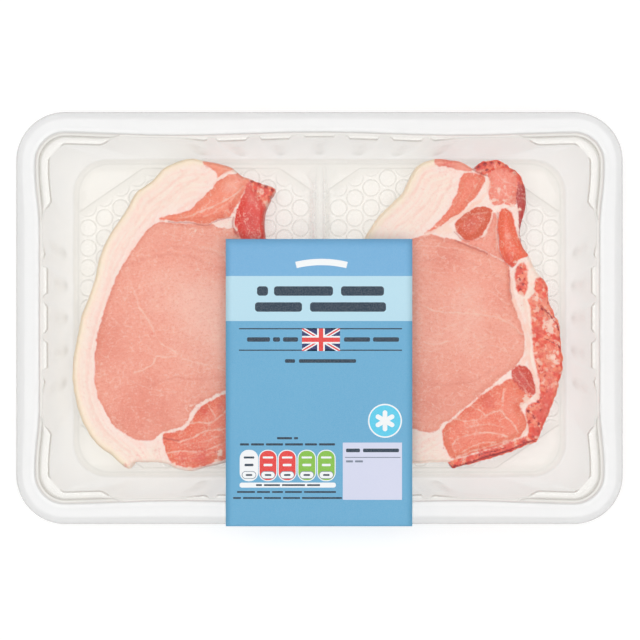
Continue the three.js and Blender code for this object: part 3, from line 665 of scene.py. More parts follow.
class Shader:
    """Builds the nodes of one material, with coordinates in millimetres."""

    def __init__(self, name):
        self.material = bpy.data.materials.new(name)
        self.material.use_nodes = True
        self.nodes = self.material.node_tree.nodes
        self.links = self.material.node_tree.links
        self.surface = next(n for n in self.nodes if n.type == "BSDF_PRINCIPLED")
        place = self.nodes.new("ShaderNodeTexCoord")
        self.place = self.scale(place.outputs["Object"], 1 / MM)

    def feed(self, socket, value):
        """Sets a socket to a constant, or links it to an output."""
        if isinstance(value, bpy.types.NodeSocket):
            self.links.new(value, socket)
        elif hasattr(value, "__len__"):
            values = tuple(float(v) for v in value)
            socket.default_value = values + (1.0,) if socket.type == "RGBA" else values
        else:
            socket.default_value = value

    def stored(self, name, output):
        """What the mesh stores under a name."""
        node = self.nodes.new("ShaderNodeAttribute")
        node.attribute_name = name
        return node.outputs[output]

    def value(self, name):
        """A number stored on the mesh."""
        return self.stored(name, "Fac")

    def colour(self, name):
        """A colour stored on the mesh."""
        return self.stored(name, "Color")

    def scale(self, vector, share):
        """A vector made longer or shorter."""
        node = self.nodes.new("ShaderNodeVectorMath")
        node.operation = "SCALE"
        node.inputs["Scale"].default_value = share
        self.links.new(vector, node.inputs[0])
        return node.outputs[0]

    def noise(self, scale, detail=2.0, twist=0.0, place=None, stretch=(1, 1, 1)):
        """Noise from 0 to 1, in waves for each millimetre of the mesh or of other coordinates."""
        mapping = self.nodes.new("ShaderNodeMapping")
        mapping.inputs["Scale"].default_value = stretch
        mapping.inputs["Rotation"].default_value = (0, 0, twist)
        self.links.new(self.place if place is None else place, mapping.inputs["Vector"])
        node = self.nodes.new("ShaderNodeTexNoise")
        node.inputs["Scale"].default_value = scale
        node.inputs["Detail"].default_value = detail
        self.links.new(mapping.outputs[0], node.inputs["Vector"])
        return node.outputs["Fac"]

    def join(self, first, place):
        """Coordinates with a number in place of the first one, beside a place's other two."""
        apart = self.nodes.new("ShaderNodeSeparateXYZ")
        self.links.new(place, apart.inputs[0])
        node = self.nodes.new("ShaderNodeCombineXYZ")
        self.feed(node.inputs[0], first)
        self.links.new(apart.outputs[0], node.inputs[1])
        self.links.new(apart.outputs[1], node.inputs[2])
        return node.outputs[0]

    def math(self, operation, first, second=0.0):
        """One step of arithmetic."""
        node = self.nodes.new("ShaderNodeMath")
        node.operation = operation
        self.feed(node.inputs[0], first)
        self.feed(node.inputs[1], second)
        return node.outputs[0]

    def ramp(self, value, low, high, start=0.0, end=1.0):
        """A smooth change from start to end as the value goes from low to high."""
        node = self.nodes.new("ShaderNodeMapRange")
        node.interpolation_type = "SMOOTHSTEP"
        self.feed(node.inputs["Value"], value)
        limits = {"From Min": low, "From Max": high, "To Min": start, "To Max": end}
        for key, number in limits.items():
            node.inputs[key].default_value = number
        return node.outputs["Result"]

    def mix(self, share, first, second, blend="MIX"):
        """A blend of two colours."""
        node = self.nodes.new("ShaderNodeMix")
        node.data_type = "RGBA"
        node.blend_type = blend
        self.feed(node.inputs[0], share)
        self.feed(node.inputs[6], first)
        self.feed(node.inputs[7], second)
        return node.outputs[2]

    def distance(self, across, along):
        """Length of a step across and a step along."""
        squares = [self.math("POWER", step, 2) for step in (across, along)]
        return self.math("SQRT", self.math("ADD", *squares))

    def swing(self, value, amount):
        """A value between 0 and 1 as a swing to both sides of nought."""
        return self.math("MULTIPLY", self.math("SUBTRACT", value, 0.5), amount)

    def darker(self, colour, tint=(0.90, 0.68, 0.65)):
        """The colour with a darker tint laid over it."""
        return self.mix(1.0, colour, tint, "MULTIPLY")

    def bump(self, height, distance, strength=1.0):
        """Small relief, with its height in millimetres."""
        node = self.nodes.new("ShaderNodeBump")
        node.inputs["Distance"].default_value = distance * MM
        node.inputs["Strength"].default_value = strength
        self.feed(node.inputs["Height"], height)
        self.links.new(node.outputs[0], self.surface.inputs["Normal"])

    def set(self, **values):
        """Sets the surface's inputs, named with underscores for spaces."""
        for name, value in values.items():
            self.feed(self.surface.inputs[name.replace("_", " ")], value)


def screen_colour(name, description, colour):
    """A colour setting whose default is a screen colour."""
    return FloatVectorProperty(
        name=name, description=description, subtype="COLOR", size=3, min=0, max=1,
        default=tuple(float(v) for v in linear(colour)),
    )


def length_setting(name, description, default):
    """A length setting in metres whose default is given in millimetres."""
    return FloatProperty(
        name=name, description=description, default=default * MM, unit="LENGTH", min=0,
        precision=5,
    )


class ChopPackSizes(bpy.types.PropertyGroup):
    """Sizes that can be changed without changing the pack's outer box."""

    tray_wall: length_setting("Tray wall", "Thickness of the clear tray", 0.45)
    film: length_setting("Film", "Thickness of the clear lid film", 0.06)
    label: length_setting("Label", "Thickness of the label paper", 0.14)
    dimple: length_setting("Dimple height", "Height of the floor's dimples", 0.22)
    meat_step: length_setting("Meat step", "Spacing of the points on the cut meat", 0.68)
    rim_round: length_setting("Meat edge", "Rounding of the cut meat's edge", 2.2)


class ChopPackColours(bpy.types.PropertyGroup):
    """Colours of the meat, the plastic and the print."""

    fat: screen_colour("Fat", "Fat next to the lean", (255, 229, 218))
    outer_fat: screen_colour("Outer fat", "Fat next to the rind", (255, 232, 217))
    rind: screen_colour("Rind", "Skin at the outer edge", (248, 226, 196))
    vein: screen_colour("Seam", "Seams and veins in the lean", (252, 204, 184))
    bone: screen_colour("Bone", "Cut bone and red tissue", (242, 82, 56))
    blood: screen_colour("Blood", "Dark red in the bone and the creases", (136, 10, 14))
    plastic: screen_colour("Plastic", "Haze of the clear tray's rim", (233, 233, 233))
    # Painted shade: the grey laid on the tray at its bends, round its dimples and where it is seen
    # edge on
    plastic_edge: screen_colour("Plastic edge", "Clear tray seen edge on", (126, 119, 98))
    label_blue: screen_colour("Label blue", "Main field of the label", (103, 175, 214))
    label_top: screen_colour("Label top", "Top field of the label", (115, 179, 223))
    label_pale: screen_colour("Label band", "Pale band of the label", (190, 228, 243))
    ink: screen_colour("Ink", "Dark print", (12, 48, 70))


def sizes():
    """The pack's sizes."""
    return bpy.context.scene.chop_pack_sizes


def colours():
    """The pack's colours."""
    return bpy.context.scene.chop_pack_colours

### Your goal
Extract all of the data above without altering anything.

### Exercise output
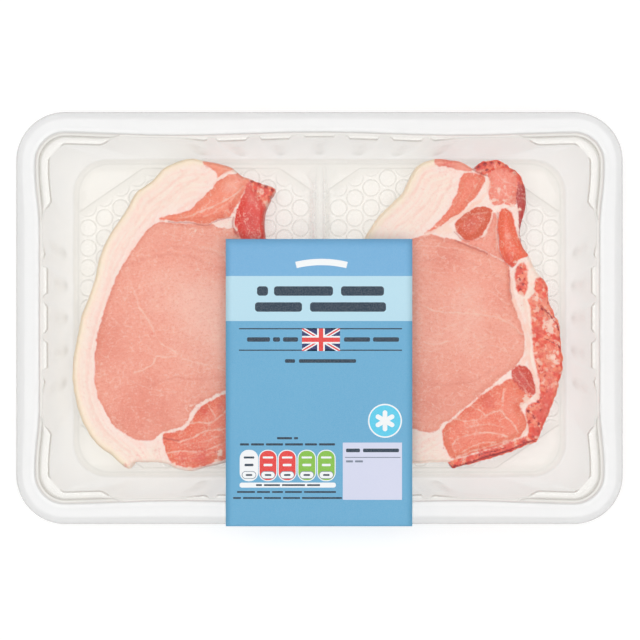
Continue the three.js and Blender code for this object: part 3, from line 665 of scene.py. More parts follow.
class Shader:
    """Builds the nodes of one material, with coordinates in millimetres."""

    def __init__(self, name):
        self.material = bpy.data.materials.new(name)
        self.material.use_nodes = True
        self.nodes = self.material.node_tree.nodes
        self.links = self.material.node_tree.links
        self.surface = next(n for n in self.nodes if n.type == "BSDF_PRINCIPLED")
        place = self.nodes.new("ShaderNodeTexCoord")
        self.place = self.scale(place.outputs["Object"], 1 / MM)

    def feed(self, socket, value):
        """Sets a socket to a constant, or links it to an output."""
        if isinstance(value, bpy.types.NodeSocket):
            self.links.new(value, socket)
        elif hasattr(value, "__len__"):
            values = tuple(float(v) for v in value)
            socket.default_value = values + (1.0,) if socket.type == "RGBA" else values
        else:
            socket.default_value = value

    def stored(self, name, output):
        """What the mesh stores under a name."""
        node = self.nodes.new("ShaderNodeAttribute")
        node.attribute_name = name
        return node.outputs[output]

    def value(self, name):
        """A number stored on the mesh."""
        return self.stored(name, "Fac")

    def colour(self, name):
        """A colour stored on the mesh."""
        return self.stored(name, "Color")

    def scale(self, vector, share):
        """A vector made longer or shorter."""
        node = self.nodes.new("ShaderNodeVectorMath")
        node.operation = "SCALE"
        node.inputs["Scale"].default_value = share
        self.links.new(vector, node.inputs[0])
        return node.outputs[0]

    def noise(self, scale, detail=2.0, twist=0.0, place=None, stretch=(1, 1, 1)):
        """Noise from 0 to 1, in waves for each millimetre of the mesh or of other coordinates."""
        mapping = self.nodes.new("ShaderNodeMapping")
        mapping.inputs["Scale"].default_value = stretch
        mapping.inputs["Rotation"].default_value = (0, 0, twist)
        self.links.new(self.place if place is None else place, mapping.inputs["Vector"])
        node = self.nodes.new("ShaderNodeTexNoise")
        node.inputs["Scale"].default_value = scale
        node.inputs["Detail"].default_value = detail
        self.links.new(mapping.outputs[0], node.inputs["Vector"])
        return node.outputs["Fac"]

    def join(self, first, place):
        """Coordinates with a number in place of the first one, beside a place's other two."""
        apart = self.nodes.new("ShaderNodeSeparateXYZ")
        self.links.new(place, apart.inputs[0])
        node = self.nodes.new("ShaderNodeCombineXYZ")
        self.feed(node.inputs[0], first)
        self.links.new(apart.outputs[0], node.inputs[1])
        self.links.new(apart.outputs[1], node.inputs[2])
        return node.outputs[0]

    def math(self, operation, first, second=0.0):
        """One step of arithmetic."""
        node = self.nodes.new("ShaderNodeMath")
        node.operation = operation
        self.feed(node.inputs[0], first)
        self.feed(node.inputs[1], second)
        return node.outputs[0]

    def ramp(self, value, low, high, start=0.0, end=1.0):
        """A smooth change from start to end as the value goes from low to high."""
        node = self.nodes.new("ShaderNodeMapRange")
        node.interpolation_type = "SMOOTHSTEP"
        self.feed(node.inputs["Value"], value)
        limits = {"From Min": low, "From Max": high, "To Min": start, "To Max": end}
        for key, number in limits.items():
            node.inputs[key].default_value = number
        return node.outputs["Result"]

    def mix(self, share, first, second, blend="MIX"):
        """A blend of two colours."""
        node = self.nodes.new("ShaderNodeMix")
        node.data_type = "RGBA"
        node.blend_type = blend
        self.feed(node.inputs[0], share)
        self.feed(node.inputs[6], first)
        self.feed(node.inputs[7], second)
        return node.outputs[2]

    def distance(self, across, along):
        """Length of a step across and a step along."""
        squares = [self.math("POWER", step, 2) for step in (across, along)]
        return self.math("SQRT", self.math("ADD", *squares))

    def swing(self, value, amount):
        """A value between 0 and 1 as a swing to both sides of nought."""
        return self.math("MULTIPLY", self.math("SUBTRACT", value, 0.5), amount)

    def darker(self, colour, tint=(0.90, 0.68, 0.65)):
        """The colour with a darker tint laid over it."""
        return self.mix(1.0, colour, tint, "MULTIPLY")

    def bump(self, height, distance, strength=1.0):
        """Small relief, with its height in millimetres."""
        node = self.nodes.new("ShaderNodeBump")
        node.inputs["Distance"].default_value = distance * MM
        node.inputs["Strength"].default_value = strength
        self.feed(node.inputs["Height"], height)
        self.links.new(node.outputs[0], self.surface.inputs["Normal"])

    def set(self, **values):
        """Sets the surface's inputs, named with underscores for spaces."""
        for name, value in values.items():
            self.feed(self.surface.inputs[name.replace("_", " ")], value)


def screen_colour(name, description, colour):
    """A colour setting whose default is a screen colour."""
    return FloatVectorProperty(
        name=name, description=description, subtype="COLOR", size=3, min=0, max=1,
        default=tuple(float(v) for v in linear(colour)),
    )


def length_setting(name, description, default):
    """A length setting in metres whose default is given in millimetres."""
    return FloatProperty(
        name=name, description=description, default=default * MM, unit="LENGTH", min=0,
        precision=5,
    )


class ChopPackSizes(bpy.types.PropertyGroup):
    """Sizes that can be changed without changing the pack's outer box."""

    tray_wall: length_setting("Tray wall", "Thickness of the clear tray", 0.45)
    film: length_setting("Film", "Thickness of the clear lid film", 0.06)
    label: length_setting("Label", "Thickness of the label paper", 0.14)
    dimple: length_setting("Dimple height", "Height of the floor's dimples", 0.22)
    meat_step: length_setting("Meat step", "Spacing of the points on the cut meat", 0.68)
    rim_round: length_setting("Meat edge", "Rounding of the cut meat's edge", 2.2)


class ChopPackColours(bpy.types.PropertyGroup):
    """Colours of the meat, the plastic and the print."""

    fat: screen_colour("Fat", "Fat next to the lean", (255, 229, 218))
    outer_fat: screen_colour("Outer fat", "Fat next to the rind", (255, 232, 217))
    rind: screen_colour("Rind", "Skin at the outer edge", (248, 226, 196))
    vein: screen_colour("Seam", "Seams and veins in the lean", (252, 204, 184))
    bone: screen_colour("Bone", "Cut bone and red tissue", (242, 82, 56))
    blood: screen_colour("Blood", "Dark red in the bone and the creases", (136, 10, 14))
    plastic: screen_colour("Plastic", "Haze of the clear tray's rim", (233, 233, 233))
    # Painted shade: the grey laid on the tray at its bends, round its dimples and where it is seen
    # edge on
    plastic_edge: screen_colour("Plastic edge", "Clear tray seen edge on", (126, 119, 98))
    label_blue: screen_colour("Label blue", "Main field of the label", (103, 175, 214))
    label_top: screen_colour("Label top", "Top field of the label", (115, 179, 223))
    label_pale: screen_colour("Label band", "Pale band of the label", (190, 228, 243))
    ink: screen_colour("Ink", "Dark print", (12, 48, 70))


def sizes():
    """The pack's sizes."""
    return bpy.context.scene.chop_pack_sizes


def colours():
    """The pack's colours."""
    return bpy.context.scene.chop_pack_colours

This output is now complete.